Decision Date08 June 2000
Citation35 S.W.3d 658
Parties<!--35 S.W.3d 658 (Tex.App.-Houston 2000) TRANSCONTINENTAL GAS PIPELINE CORPORATION AND TRANSCO GAS SUPPLY COMPANY, APPELLANTS v. TEXACO, INCORPORATED AND TEXACO EXPLORATION AND PRODUCTION, INCORPORATED, APPELLEES NO. 01-98-00488-CV Court of Appeals of Texas, Houston (1st. Dist.)
CourtTexas Court of Appeals

[Copyrighted Material Omitted]

[Copyrighted Material Omitted] Panel consists of Justices Mirabal, Taft, and Price*.

OPINION

Frank C. Price, Justice(Assigned).

Appellees, Texaco, Incorporated and Texaco Exploration and Production, Incorporated (collectively "Texaco") sued appellants, Transcontinental Gas Pipeline Corporation and Transco Gas Supply Company (collectively "Transco") for breach of contract. The jury found for Texaco and awarded in excess of $20,000,000 (including prejudgment interest and attorneys' fees). In 10 points of error, Transco appeals the judgment. We affirm.

BACKGROUND

In the 1970s, there was a shortage of natural gas. During this time of high demand and low supply, pipelines like Transco sought to increase its gas supplies in order to meet their customers' demands for gas.
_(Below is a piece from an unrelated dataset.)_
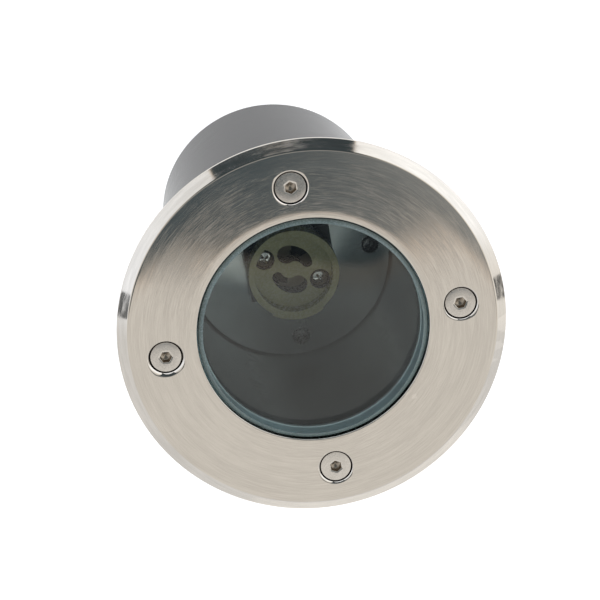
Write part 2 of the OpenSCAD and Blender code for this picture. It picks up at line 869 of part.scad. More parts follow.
module terminal_clamps() {
    color([0.8, 0.66, 0.3])
        at_block()
            for (pole = [-1 : 1])
                translate([0, pole * pole_pitch, 0])
                    difference() {
                        union() {
                            clamp_bar(clamp_d / 2, clamp_len);
                            for (x = [-clamp_screw_x, clamp_screw_x])
                                translate([x, 0, 0]) hole(clamp_d / 2, clamp_z - neck_h, clamp_z);
                        }
                        clamp_bar(clamp_bore_d / 2, clamp_len + 2 * over);
                        for (x = [-clamp_screw_x, clamp_screw_x])
                            translate([x, 0, 0])
                                hole(clamp_screw_d / 2 + thread_gap, clamp_z - neck_h - over, clamp_z);
                    }
}

module clamp_screws() {
    head_z = clamp_z - neck_h;
    shank = neck_h - conductor_r - thread_gap;
    color([0.75, 0.75, 0.72])
        at_block()
            for (pole = [-1 : 1], x = [-clamp_screw_x, clamp_screw_x])
                translate([x, pole * pole_pitch, head_z])
                    rotate([180, 0, 0])
                        pan_screw(clamp_screw_d, shank, clamp_head_d, block_screw_head_h,
                            clamp_cross_turn * pole);
}

module block_screws() {
    shank = block_t - well_h + blind_h - over;
    color([0.75, 0.75, 0.72])
        at_block()
            for (side = [-1, 1])
                translate([0, side * pole_pitch / 2, well_h - block_t])
                    rotate([180, 0, 0])
                        pan_screw(block_screw_d, shank, block_screw_head_d, block_screw_head_h,
                            block_cross_turn * side);
}

module earth_lug() {
    lug_end = barrel_y - barrel_len;
    color([0.75, 0.74, 0.7])
        rotate([0, 0, terminal_turn])
            difference() {
                union() {
                    translate([0, earth_r, 0]) hole(lug_ring_d / 2, plate_under - lug_t, plate_under);
                    translate([-barrel_r, barrel_y - lug_t, plate_under - lug_t])
                        cube([2 * barrel_r, earth_r - barrel_y, lug_t]);
                    translate([0, lug_end, barrel_z])
                        rotate([-90, 0, 0]) cylinder(r = barrel_r, h = barrel_len);
                }
                translate([0, earth_r, 0])
                    hole(earth_screw_d / 2 + fit_gap, plate_under - lug_t - over, plate_under + over);
                translate([0, lug_end - over, barrel_z])
                    rotate([-90, 0, 0]) cylinder(r = conductor_r + fit_gap, h = barrel_len + over - lug_t);
            }
}

module earth_screw() {
    color([0.8, 0.68, 0.3])
        rotate([0, 0, terminal_turn])
            translate([0, earth_r, plate_under - lug_t])
                rotate([180, 0, 0])
                    pan_screw(earth_screw_d, lug_t + blind_h - over, earth_head_d, earth_head_h,
                        earth_cross_turn);
}

module gland_body() {
    color([0.13, 0.13, 0.13])
        difference() {
            union() {
                hole(gland_thread_d / 2, gland_hex_z, gland_top_z);
                hex_prism(gland_af, gland_hex_z, washer_z);
                hole(gland_lower_d / 2, gland_lower_z, gland_hex_z + over);
            }
            hole(gland_bore_r, gland_lower_z - over, gland_top_z + over);
            hole(seal_seat_r, gland_lower_z - over, seal_top_z);
        }
}

module gland_washer() {
    color([0.2, 0.2, 0.2])
        tube(gland_af / 2, gland_hole_r, washer_z, floor_under);
}

module gland_lock_nut() {
    color([0.16, 0.16, 0.16])
        difference() {
            hex_prism(gland_af, floor_z, lock_nut_z);
            hole(gland_thread_d / 2 + thread_gap, floor_z - over, lock_nut_z + over);
        }
}

module gland_seal() {
    color([0.3, 0.3, 0.3])
        tube(seal_r, cable_r, seal_bottom_z, seal_top_z);
}

module gland_nut() {
    hex_z = mix(nut_top_z, nut_bottom_z, nut_hex_share);
    dome_r = gland_af / 2;
    end_r = mix(nut_mouth_r, dome_r, nut_hex_share);
    color([0.13, 0.13, 0.13])
        difference() {
            union() {
                hex_prism(gland_af, hex_z, nut_top_z);
                rotate_extrude()
                    polygon([
                        [0, nut_bottom_z], [end_r, nut_bottom_z], [dome_r, nut_floor_z],
                        [dome_r, hex_z + over], [0, hex_z + over]
                    ]);
            }
            hole(gland_lower_d / 2 + side_gap, nut_floor_z, nut_top_z + over);
            hole(nut_mouth_r, nut_bottom_z - over, nut_floor_z + over);
        }
}

trim_ring();
glass_lens();
lens_gasket();
cover_screw(0);  // cover_screw_1
cover_screw(1);  // cover_screw_2
cover_screw(2);  // cover_screw_3
cover_screw(3);  // cover_screw_4
housing_head();
housing_barrel();
housing_floor();
partition_plate();
plate_screws();
lamp_bracket();
bracket_screws();
lampholder_body();
lampholder_back();
lampholder_screws();
live_contact();
neutral_contact();
lead_grommet();
live_lead();
neutral_lead();
earth_lead();
terminal_block();
terminal_clamps();
clamp_screws();
block_screws();
earth_lug();
earth_screw();
gland_body();
gland_washer();
gland_lock_nut();
gland_seal();
gland_nut();
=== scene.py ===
"""Looks of a recessed ground light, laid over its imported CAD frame.

Every piece is a surface worked out on a grid of two parameters, in metres, in the frame's own axes:
+Z points out of the glass, and z = 0 is the underside of the steel ring.
"""

import json
from math import atan2, cos, pi, radians, sin, tan

import bmesh
import bpy
import numpy as np
from bpy.props import FloatProperty, FloatVectorProperty, PointerProperty
from mathutils import Euler, Matrix, Vector


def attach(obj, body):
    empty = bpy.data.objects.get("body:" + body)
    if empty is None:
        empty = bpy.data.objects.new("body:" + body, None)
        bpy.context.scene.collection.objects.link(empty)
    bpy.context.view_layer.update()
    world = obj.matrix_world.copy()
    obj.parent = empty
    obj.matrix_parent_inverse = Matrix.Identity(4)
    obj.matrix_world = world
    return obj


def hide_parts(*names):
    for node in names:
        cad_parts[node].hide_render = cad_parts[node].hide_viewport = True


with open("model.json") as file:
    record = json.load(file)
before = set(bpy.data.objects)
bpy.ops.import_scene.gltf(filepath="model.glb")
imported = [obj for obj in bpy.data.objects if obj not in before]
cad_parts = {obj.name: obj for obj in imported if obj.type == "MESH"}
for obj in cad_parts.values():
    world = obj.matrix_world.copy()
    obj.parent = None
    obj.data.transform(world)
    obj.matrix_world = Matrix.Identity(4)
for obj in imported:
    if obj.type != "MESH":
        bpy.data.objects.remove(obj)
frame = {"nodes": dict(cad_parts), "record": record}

bl_info = {
    "name": "Recessed ground light",
    "version": (1, 0, 0),
    "blender": (4, 5, 0),
    "location": "View3D > Sidebar > Ground light",
    "description": "Steel ring, glass, housing, lampholder and gland of a recessed ground light",
    "category": "Object",
}

MM = 0.001
TWIST = 2 * pi
WELD = 2e-6  # Corners closer than this are one
SHARP, BEVELLED, FLAT = radians(32), radians(35), radians(0.3)  # Angles between faces
LARGE, GASKET, NUT, SMALL, TINY = 256, 192, 144, 96, 64  # Sides of the round surfaces
LEAD_ROUNDS = 2  # Subdivisions of a lead
BEVEL_OF = {  # Bevels in millimetres of the CAD nodes that keep their own shapes
    "housing_head": 0.35, "housing_floor": 0.3, "partition_plate": 0.25, "lampholder_body": 0.3,
    "lampholder_back": 0.2, "live_contact": 0.06, "neutral_contact": 0.06, "lamp_bracket": 0.3,
    "terminal_block": 0.3, "terminal_clamps": 0.12, "earth_lug": 0.08}
GASKET_SHADE_Z = -5.0 * MM  # The gasket is dark below this
SLOT_SHADE_Z = -55.4 * MM  # The lampholder is dark below this, in its slots and pockets
# Painted light on the partition plate is strongest at this x
PLATE_LIT_X = -28 * MM  # The partition plate is brightest here
DUST = (0.45, 0.43, 0.4)
CAMERA_PLACE = (-0.03937, 0.23144, 0.63549)
CAMERA_TURN = (-18.545, -6.376, -8.869)  # In degrees
FLOOR_R = 3.0
# Borders of the tent's dark card, on a sphere of radius 1 round the object
CARD_FRONT, CARD_LEAN, CARD_BACK = (0.302, 0.282), 0.236, 0.845
CARD_LEFT, CARD_TAPER, CARD_RIGHT = 0.54, 0.2, 0.47
DARK, MILD = (0.05, 0.055, 0.06), (0.42, 0.45, 0.46)
GAPS = (  # Dark strips in the tent: both ends on that sphere, half width and colour
    ((-0.922, 0.051, 0.384), (-0.934, -0.081, 0.347), 0.02, DARK),
    ((0.951, -0.251, 0.181), (0.924, -0.355, 0.143), 0.02, DARK),
    ((-0.005, -0.304, 0.953), (0.013, -0.313, 0.950), 0.004, MILD))
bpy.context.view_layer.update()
BODY_OF = {n: body for body, nodes in frame["record"]["behaviour"]["bodies"].items() for n in nodes}
SLOT_OF = {part["node"]: part["material_slot"] for part in frame["record"]["subparts"]}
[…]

Because of the shortage, experts predicted that oil and gas prices would rise. Indeed, in 1978, Congress passed the Natural Gas Policy Act, which raised the maximum legal price that pipelines such as Transco could pay for gas.

Oak Hill Contract

Around this time, Transco, as buyer, and Texaco, as seller, entered into 72 gas-purchase agreements covering property leased by Texaco in Texas, Louisiana, and the Gulf of Mexico. This case concerns one particular gas-purchase agreement, the Oak Hill Gas-purchase Agreement ("the Oak Hill contract"), executed in 1980. Under the Oak Hill contract, Texaco agreed to deliver to Transco, and Transco agreed to take or pay for, a quantity of "gas well gas" produced from the Oak Hill field equal to 80% of Texaco's delivery capacity from 1980 to 1995. Transco also agreed to reimburse Texaco for all excess royalty payments that Texaco might find itself required to pay to any of its royalty owners with respect to gas delivered to Transco under the Oak Hill contract. 1 The contract expressly restricted "excess royalty" coverage to claims for royalties on gas actually produced. Transco and Texaco continued their relationship under the Oak Hill contract and the other gas-purchase agreements until the mid-1980s, when economic and regulatory changes jarred the natural gas industry.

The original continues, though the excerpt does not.